Most parents miss this and as a result miss out on addressing the root cause of their anger, impatience or reactivity.

It’s hard to imagine that spilled soup or a small child hitting me could have me feeling threatened and not safe. But that’s what it is.

There has been a threat to my expectations, my control, my ego.

Or there has been a threatening memory triggered. Or all the above.

Don’t believe me? That’s okay. But for those who do, try this. Next time you feel yourself or sense yourself getting angry, reactive or impatient, try this strategy I learned from Conscious Discipline.

Breathe Deeply into your belly for few breaths, with loooong exhales.
Repeat the mantra in your head: “I am safe, I can handle this.”


I figured out that my anger and reactivity come from an insecure place. You see, when I felt secure and confident I didn’t act angrily or reactively, even if my child was being challenging.

Many parents are unaware of this. They think the child “made” them angry from the child’s actions. But what is actually happening is that the child’s behavior is triggering an insecurity inside them.

The child’s behavior is natural and normal but the parent interpretes it in some way that threatens them, not physically but usually their ego, or emotional past.

Changing your beliefs about your child will also help you avoid getting triggered. If you believe your child is messing with you or acting out “on purpose”, the triggers will show up much quicker and more often.

One of the most common threats is a child not listening or being disobedient. This is often taken as disrespect.


But there are other ways to interpret the behavior that don’t equate to disrespect. Can you think of some perfectly good reasons a child might not listen that don’t have anything to do with wanting to disrespect the parent? There are many. Yet, parents can take make it about them, and it take it personally… and then it touches something sore, a wound.

To uncover the real threat, the threatening feeling that is happening inside the parent, we can ask the question. What kind of person gets disrespected and not listened to? Someone who is powerless or unimportant. And this is the meaning that many parents make from a child not listening or obeying. These are the real threats.

It can feel unnerving and panicky to feel powerless and unimportant. It can feel unsafe. It can remind a parent of difficult times of their own when they didn’t feeling important and felt powerless.

The safety I’m talking about is not physical safety, but emotional safety.
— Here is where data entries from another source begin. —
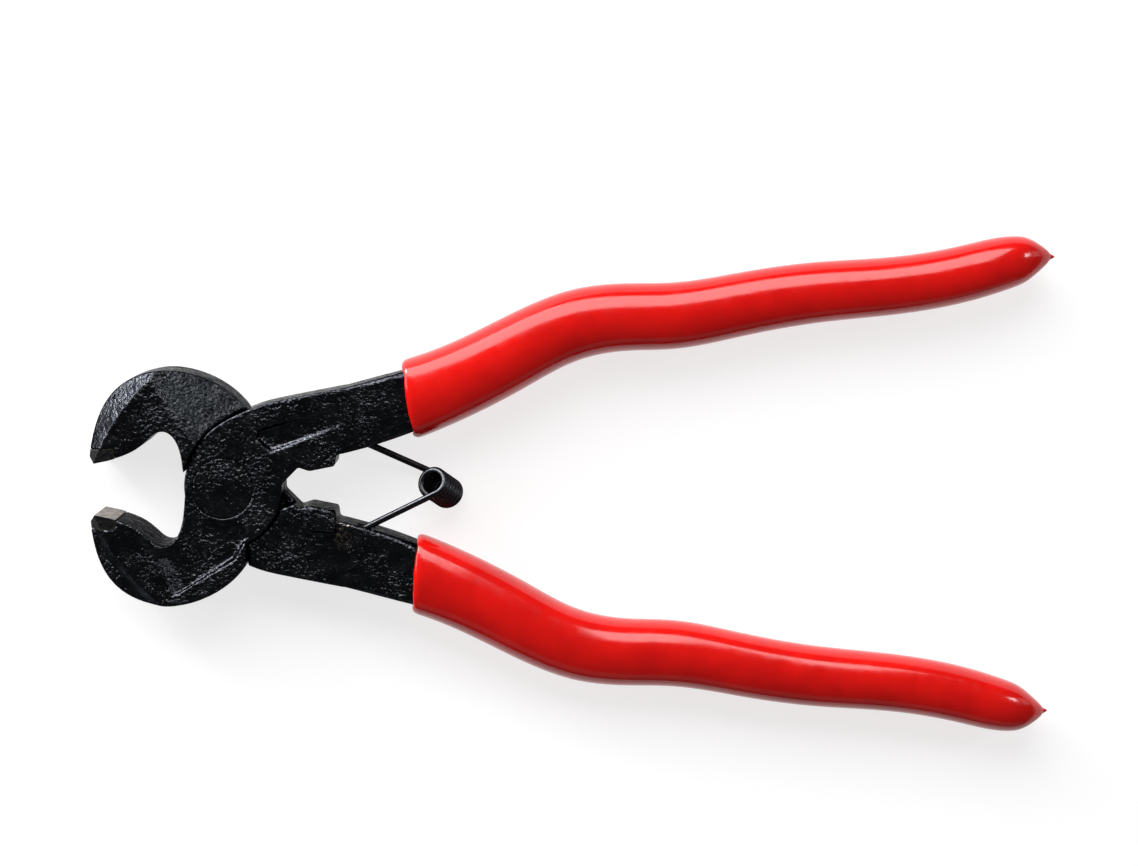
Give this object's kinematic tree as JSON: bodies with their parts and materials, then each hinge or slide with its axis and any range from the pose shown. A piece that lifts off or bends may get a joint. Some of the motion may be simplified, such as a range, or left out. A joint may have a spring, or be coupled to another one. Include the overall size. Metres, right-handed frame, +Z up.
{
  "type": "nipping pliers",
  "caption": "Spring-opened compound nipping pliers with carbide-tipped jaws, a riveted lap joint and dipped grips.",
  "frame": {"origin": "on the ground under the middle of the overall box, tool lying flat and fully open", "axes": "+X from the jaws to the handle ends, +Y towards the upper (front lever's) handle, +Z up along the rivet"},
  "size_m": [0.2, 0.1042, 0.015],
  "materials": {
    "forged_steel": "black enamel over a rough forging",
    "rivet_steel": "black enamel, flush ground",
    "carbide": "matte sintered",
    "braze": "dull brazing alloy",
    "red_dip": "glossy dipped vinyl",
    "spring_wire": "black oil-tempered"
  },
  "bodies": {
    "back": {"back_lever": "forged_steel", "rivet": "rivet_steel", "upper_tip": "carbide", "upper_tip_braze": "braze", "lower_grip": "red_dip"},
    "front": {"front_lever": "forged_steel", "lower_tip": "carbide", "lower_tip_braze": "braze", "upper_grip": "red_dip"},
    "spring_lower": {"spring_lower_half": "spring_wire"},
    "spring_upper": {"spring_upper_half": "spring_wire"}
  },
  "joints": [
    {"name": "jaw_pivot", "type": "hinge", "parent": "back", "child": "front", "pos_m": [-0.07268, 0, 0.0075], "axis": [0, 0, -1], "range_deg": [0, 22.4], "stiffness_Nm_per_rad": 0.8, "springref_deg": -14.32},
    {"name": "spring_leg_pivot", "type": "hinge", "parent": "back", "child": "spring_lower", "pos_m": [-0.04438, -0.00915, 0.0097], "axis": [0.0521, -0.0473, -0.9975], "range_deg": [0, 30.81]},
    {"name": "coil_wind", "type": "hinge", "parent": "spring_lower", "child": "spring_upper", "pos_m": [-0.02788, -0.00045, 0.0075], "axis": [0.1597, -0.0606, 0.9853], "range_deg": [0, 38.77], "deforming": ["spring_lower_half", "spring_upper_half"]}
  ],
  "couplings": [
    {"joint": "spring_leg_pivot", "follows": "jaw_pivot", "ratio": 1.3707},
    {"joint": "coil_wind", "follows": "jaw_pivot", "ratio": 1.7253}
  ]
}
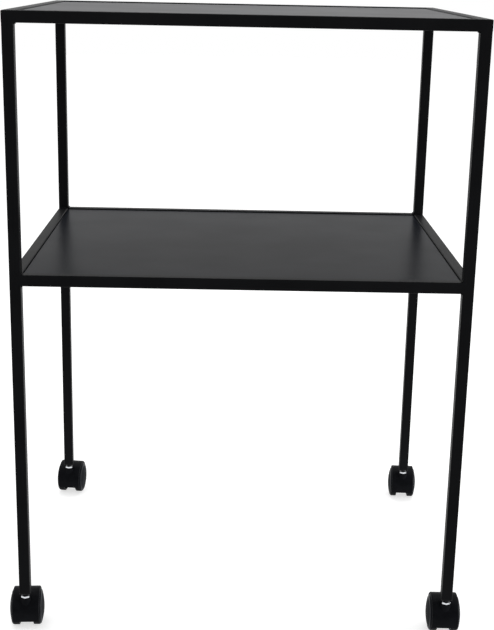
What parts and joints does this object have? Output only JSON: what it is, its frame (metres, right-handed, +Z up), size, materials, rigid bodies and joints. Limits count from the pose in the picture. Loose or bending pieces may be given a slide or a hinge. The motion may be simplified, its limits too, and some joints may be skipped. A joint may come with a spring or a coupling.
{
  "type": "serving cart",
  "caption": "Serving cart with a slim square-tube steel frame, recessed sheet-steel trays and hooded swivel casters.",
  "frame": {"origin": "on the floor, under the middle of the whole cart's footprint with the casters trailing backwards", "axes": "+X to the right along the front, +Y from the front to the back, +Z up"},
  "size_m": [0.6352, 0.5431, 0.84],
  "materials": {
    "frame_coat": "satin black powder coat on square tube",
    "tray_coat": "satin black powder coat on folded sheet",
    "plug_plastic": "matt black moulded plastic",
    "hood_plastic": "semi-gloss black moulded plastic",
    "wheel_plastic": "semi-gloss black moulded plastic",
    "zinc_steel": "bright zinc plate",
    "turned_steel": "plain turned steel",
    "spring_steel": "oiled spring steel"
  },
  "bodies": {
    "frame": {"top_front_rail": "frame_coat", "top_back_rail": "frame_coat", "top_left_rail": "frame_coat", "top_right_rail": "frame_coat", "lower_front_rail": "frame_coat", "lower_back_rail": "frame_coat", "lower_left_rail": "frame_coat", "lower_right_rail": "frame_coat", "top_tray": "tray_coat", "top_tray_tabs": "frame_coat", "lower_tray": "tray_coat", "lower_tray_tabs": "frame_coat", "leg_bushes": "turned_steel", "front_left_leg": "frame_coat", "front_left_leg_plug": "plug_plastic", "front_left_stem": "zinc_steel", "front_left_stem_ring": "spring_steel", "front_right_leg": "frame_coat", "front_right_leg_plug": "plug_plastic", "front_right_stem": "zinc_steel", "front_right_stem_ring": "spring_steel", "back_left_leg": "frame_coat", "back_left_leg_plug": "plug_plastic", "back_left_stem": "zinc_steel", "back_left_stem_ring": "spring_steel", "back_right_leg": "frame_coat", "back_right_leg_plug": "plug_plastic", "back_right_stem": "zinc_steel", "back_right_stem_ring": "spring_steel"},
    "front_left_caster": {"front_left_hood": "hood_plastic", "front_left_axle": "turned_steel", "front_left_axle_rings": "spring_steel"},
    "front_left_left_wheel": {"front_left_left_wheel": "wheel_plastic"},
    "front_left_right_wheel": {"front_left_right_wheel": "wheel_plastic"},
    "front_right_caster": {"front_right_hood": "hood_plastic", "front_right_axle": "turned_steel", "front_right_axle_rings": "spring_steel"},
    "front_right_left_wheel": {"front_right_left_wheel": "wheel_plastic"},
    "front_right_right_wheel": {"front_right_right_wheel": "wheel_plastic"},
    "back_left_caster": {"back_left_hood": "hood_plastic", "back_left_axle": "turned_steel", "back_left_axle_rings": "spring_steel"},
    "back_left_left_wheel": {"back_left_left_wheel": "wheel_plastic"},
    "back_left_right_wheel": {"back_left_right_wheel": "wheel_plastic"},
    "back_right_caster": {"back_right_hood": "hood_plastic", "back_right_axle": "turned_steel", "back_right_axle_rings": "spring_steel"},
    "back_right_left_wheel": {"back_right_left_wheel": "wheel_plastic"},
    "back_right_right_wheel": {"back_right_right_wheel": "wheel_plastic"}
  },
  "joints": [
    {"name": "front_left_swivel", "type": "hinge", "parent": "frame", "child": "front_left_caster", "pos_m": [-0.2925, -0.26164, 0.05], "axis": [0, 0, 1], "continuous": true},
    {"name": "front_left_left_wheel_spin", "type": "hinge", "parent": "front_left_caster", "child": "front_left_left_wheel", "pos_m": [-0.30869, -0.24259, 0.025], "axis": [0.9981, 0.061, 0], "continuous": true},
    {"name": "front_left_right_wheel_spin", "type": "hinge", "parent": "front_left_caster", "child": "front_left_right_wheel", "pos_m": [-0.27875, -0.24076, 0.025], "axis": [0.9981, 0.061, 0], "continuous": true},
    {"name": "front_right_swivel", "type": "hinge", "parent": "frame", "child": "front_right_caster", "pos_m": [0.2925, -0.26164, 0.05], "axis": [0, 0, 1], "continuous": true},
    {"name": "front_right_left_wheel_spin", "type": "hinge", "parent": "front_right_caster", "child": "front_right_left_wheel", "pos_m": [0.27785, -0.24138, 0.025], "axis": [0.9998, -0.0175, 0], "continuous": true},
    {"name": "front_right_right_wheel_spin", "type": "hinge", "parent": "front_right_caster", "child": "front_right_right_wheel", "pos_m": [0.30785, -0.24191, 0.025], "axis": [0.9998, -0.0175, 0], "continuous": true},
    {"name": "back_left_swivel", "type": "hinge", "parent": "frame", "child": "back_left_caster", "pos_m": [-0.2925, 0.22336, 0.05], "axis": [0, 0, 1], "continuous": true},
    {"name": "back_left_left_wheel_spin", "type": "hinge", "parent": "back_left_caster", "child": "back_left_left_wheel", "pos_m": [-0.30495, 0.24504, 0.025], "axis": [0.9925, -0.1219, 0], "continuous": true},
    {"name": "back_left_right_wheel_spin", "type": "hinge", "parent": "back_left_caster", "child": "back_left_right_wheel", "pos_m": [-0.27517, 0.24138, 0.025], "axis": [0.9925, -0.1219, 0], "continuous": true},
    {"name": "back_right_swivel", "type": "hinge", "parent": "frame", "child": "back_right_caster", "pos_m": [0.2925, 0.22336, 0.05], "axis": [0, 0, 1], "continuous": true},
    {"name": "back_right_left_wheel_spin", "type": "hinge", "parent": "back_right_caster", "child": "back_right_left_wheel", "pos_m": [0.27875, 0.24424, 0.025], "axis": [0.9981, -0.061, 0], "continuous": true},
    {"name": "back_right_right_wheel_spin", "type": "hinge", "parent": "back_right_caster", "child": "back_right_right_wheel", "pos_m": [0.30869, 0.24241, 0.025], "axis": [0.9981, -0.061, 0], "continuous": true}
  ]
}
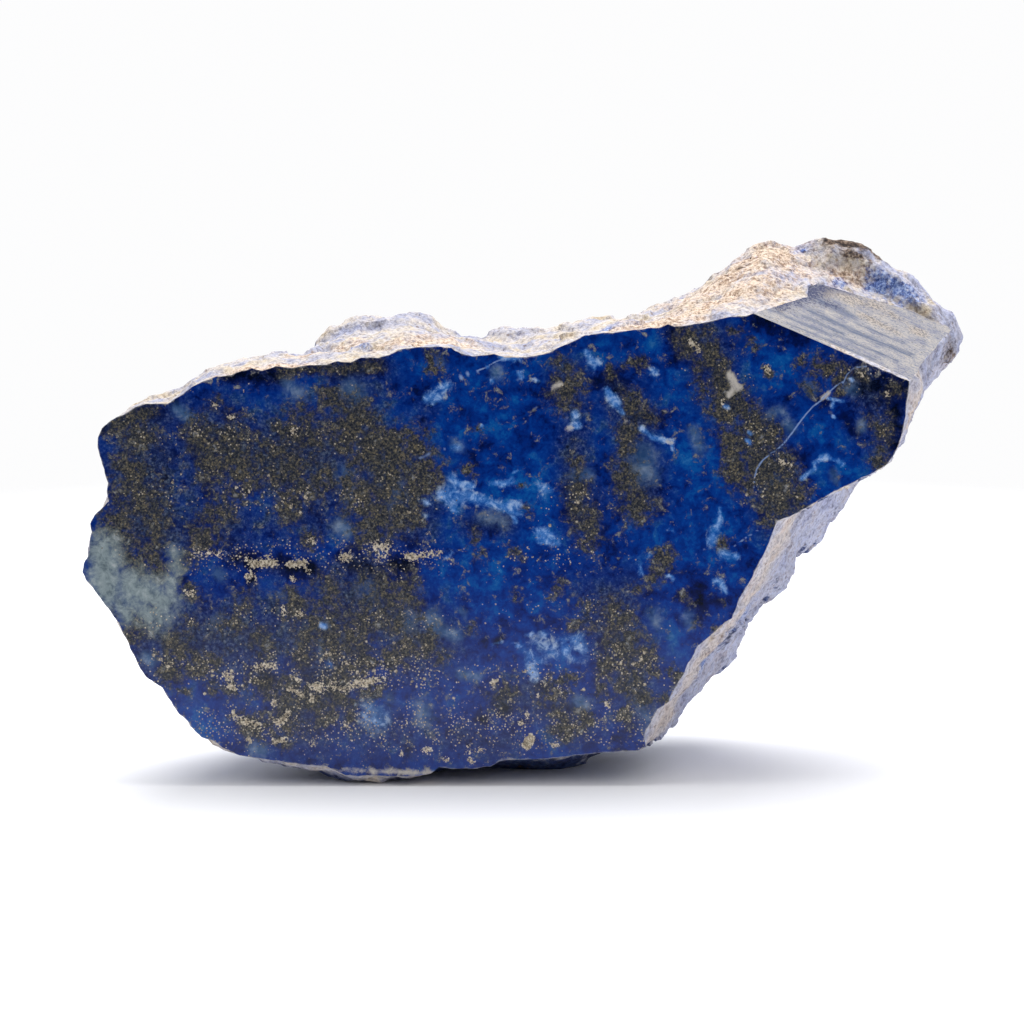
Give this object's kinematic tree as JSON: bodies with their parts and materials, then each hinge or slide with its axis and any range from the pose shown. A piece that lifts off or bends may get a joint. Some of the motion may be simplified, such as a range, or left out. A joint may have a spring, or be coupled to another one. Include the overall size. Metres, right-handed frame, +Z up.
{
  "type": "polished lapis lazuli",
  "caption": "Rough chunk of lapis lazuli with one large flat polished face, a small sawn facet and broken natural sides, standing on a small flat spot.",
  "frame": {"origin": "on the surface that the stone stands on, under the middle of its box", "axes": "+X along the stone's length towards the sawn facet, -Y out of the polished face, +Z up"},
  "size_m": [0.123, 0.0374, 0.0725],
  "materials": {
    "stone": "polished on the front face, rough elsewhere"
  },
  "bodies": {
    "root": {"lapis_lazuli": "stone"}
  },
  "joints": []
}
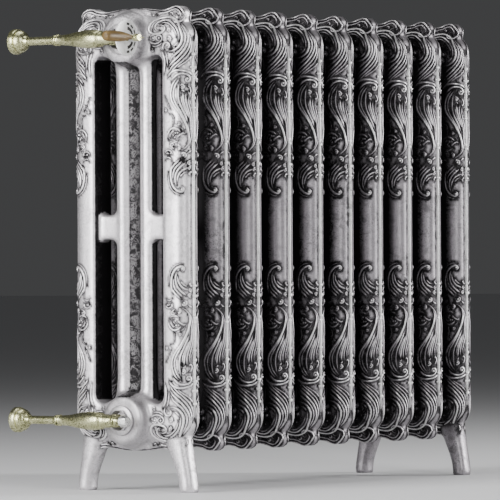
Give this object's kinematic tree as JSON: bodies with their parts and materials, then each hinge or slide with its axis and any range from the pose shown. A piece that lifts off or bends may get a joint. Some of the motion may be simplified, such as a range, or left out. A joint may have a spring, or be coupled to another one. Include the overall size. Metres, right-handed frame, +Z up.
{
  "type": "cast iron radiator",
  "caption": "Free-standing ornate column radiator in cast iron with scrolled columns, splayed feet, turned brass wall pipes, a lockshield valve and a lever valve with a dial.",
  "frame": {"origin": "middle of the bounding box, on the floor under the feet", "axes": "+X along the row of sections away from the valves, +Y towards the wall, +Z up"},
  "size_m": [0.9978, 0.297, 0.76],
  "materials": {
    "iron": "hand-burnished silver grey with dark patina left in the recesses",
    "steel": "bare machined malleable iron",
    "brass": "pale aged brass with olive speckled patina",
    "enamel": "satin white enamel",
    "wood": "oiled brown hardwood"
  },
  "bodies": {
    "radiator": {"section_01": "iron", "section_02": "iron", "section_03": "iron", "section_04": "iron", "section_05": "iron", "section_06": "iron", "section_07": "iron", "section_08": "iron", "section_09": "iron", "section_10": "iron", "nipple_bottom_01": "steel", "nipple_bottom_02": "steel", "nipple_bottom_03": "steel", "nipple_bottom_04": "steel", "nipple_bottom_05": "steel", "nipple_bottom_06": "steel", "nipple_bottom_07": "steel", "nipple_bottom_08": "steel", "nipple_bottom_09": "steel", "nipple_top_01": "steel", "nipple_top_02": "steel", "nipple_top_03": "steel", "nipple_top_04": "steel", "nipple_top_05": "steel", "nipple_top_06": "steel", "nipple_top_07": "steel", "nipple_top_08": "steel", "nipple_top_09": "steel", "bushing_bottom": "iron", "bushing_top": "iron", "far_plug_bottom": "iron", "far_plug_top": "iron", "pipe_bottom": "brass", "sleeve_bottom": "brass", "rosette_bottom": "brass", "valve_body_bottom": "brass", "tailpiece_bottom": "brass", "union_nut_bottom": "brass", "gland_nut_bottom": "brass", "pipe_top": "brass", "sleeve_top": "brass", "rosette_top": "brass", "valve_body_top": "brass", "tailpiece_top": "brass", "union_nut_top": "brass", "gland_nut_top": "brass", "dial": "enamel"},
    "regulator": {"regulator_spindle": "brass", "regulator_lever": "brass", "lever_grip": "wood"},
    "lockshield": {"lockshield_spindle": "brass"},
    "bleed_valve": {"bleed_screw": "brass"}
  },
  "joints": [
    {"name": "regulator_turn", "type": "hinge", "parent": "radiator", "child": "regulator", "pos_m": [-0.41637, -0.0925, 0.7085], "axis": [0, 1, 0], "range_deg": [-80, 80]},
    {"name": "lockshield_turn", "type": "hinge", "parent": "radiator", "child": "lockshield", "pos_m": [-0.41637, -0.0645, 0.112], "axis": [0, 1, 0], "range_deg": [-180, 180]},
    {"name": "bleed_turn", "type": "hinge", "parent": "radiator", "child": "bleed_valve", "pos_m": [0.49488, -0.0355, 0.7085], "axis": [1, 0, 0], "range_deg": [0, 270]}
  ]
}
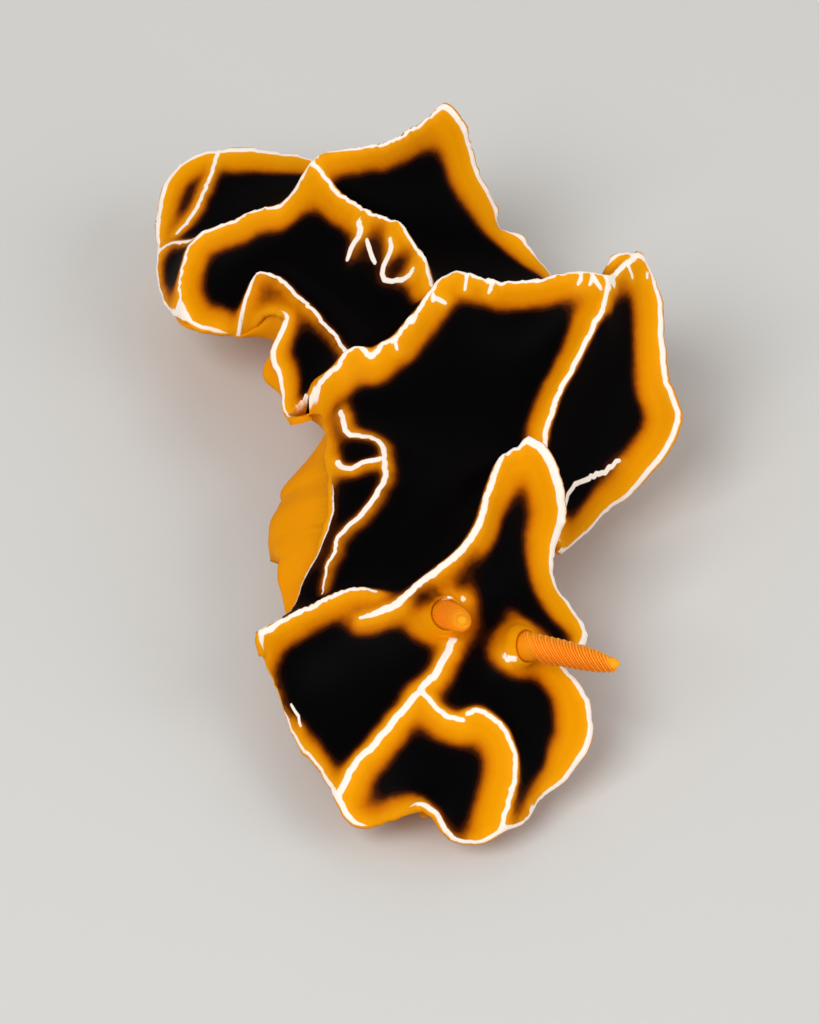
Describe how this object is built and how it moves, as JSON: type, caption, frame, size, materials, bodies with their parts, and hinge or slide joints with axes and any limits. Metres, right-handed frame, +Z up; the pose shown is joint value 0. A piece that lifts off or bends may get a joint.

Yet a parent can react in a triggered way to this emotional threat just the same as they would to a physical threat: with fight or flight type behaviors.

Fight or flight behavior serves the purpose of stopping a threat. It makes sense in certain situations, but it doesn’t make sense most of the time in the home when interacting with kids.

If you are yelling a lot and blaming your children, it is a good indication that you at some level don’t feel safe and are (perhaps inadvertently) resorting to a “power over” kind of parenting as a way to reinstate you the parent into the position that makes you feel safe and comfortable. In control.

But it is only a quick fix. Real safety is not about controlling others. It about being able to feel what you feel, about holding and dealing with your own emotions. It is about self acceptance, self love, and assertiveness.